# [The problem]
In the data, extract each line that holds the string "joints".

# [Data supplied]
━━━

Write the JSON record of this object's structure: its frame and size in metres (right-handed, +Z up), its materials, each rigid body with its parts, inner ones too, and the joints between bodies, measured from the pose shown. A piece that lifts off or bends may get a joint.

━━━

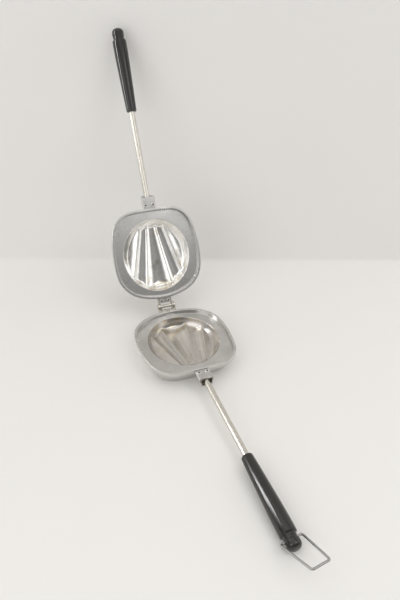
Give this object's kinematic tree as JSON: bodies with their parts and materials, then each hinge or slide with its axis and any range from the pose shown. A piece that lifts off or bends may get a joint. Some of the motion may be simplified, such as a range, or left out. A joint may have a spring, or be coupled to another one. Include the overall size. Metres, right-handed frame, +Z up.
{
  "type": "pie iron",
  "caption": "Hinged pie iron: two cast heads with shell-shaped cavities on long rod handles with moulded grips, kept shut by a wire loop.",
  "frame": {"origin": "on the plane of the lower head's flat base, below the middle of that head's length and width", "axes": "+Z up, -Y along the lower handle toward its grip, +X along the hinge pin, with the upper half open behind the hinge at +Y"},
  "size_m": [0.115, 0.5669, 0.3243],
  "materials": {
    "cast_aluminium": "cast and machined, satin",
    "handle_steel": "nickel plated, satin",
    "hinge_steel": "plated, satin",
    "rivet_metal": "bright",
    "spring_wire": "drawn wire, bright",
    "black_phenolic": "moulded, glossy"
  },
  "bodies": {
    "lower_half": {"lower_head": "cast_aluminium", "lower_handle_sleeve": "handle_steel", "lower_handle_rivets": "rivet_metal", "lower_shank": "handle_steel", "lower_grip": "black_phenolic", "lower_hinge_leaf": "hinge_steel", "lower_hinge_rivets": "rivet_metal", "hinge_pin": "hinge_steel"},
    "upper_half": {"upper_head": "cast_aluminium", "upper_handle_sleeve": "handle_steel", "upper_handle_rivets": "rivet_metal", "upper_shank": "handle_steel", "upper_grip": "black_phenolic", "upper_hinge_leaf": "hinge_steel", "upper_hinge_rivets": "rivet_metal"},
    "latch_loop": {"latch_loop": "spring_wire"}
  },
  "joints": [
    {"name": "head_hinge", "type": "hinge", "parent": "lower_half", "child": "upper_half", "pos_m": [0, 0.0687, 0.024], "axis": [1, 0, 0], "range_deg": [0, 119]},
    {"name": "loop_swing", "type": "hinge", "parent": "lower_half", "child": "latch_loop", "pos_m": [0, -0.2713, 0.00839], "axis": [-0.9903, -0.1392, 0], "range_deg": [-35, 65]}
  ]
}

━━━

# [Answer]
Write the JSON record of this object's structure: its frame and size in metres (right-handed, +Z up), its materials, each rigid body with its parts, inner ones too, and the joints between bodies, measured from the pose shown. A piece that lifts off or bends may get a joint.
  "joints": [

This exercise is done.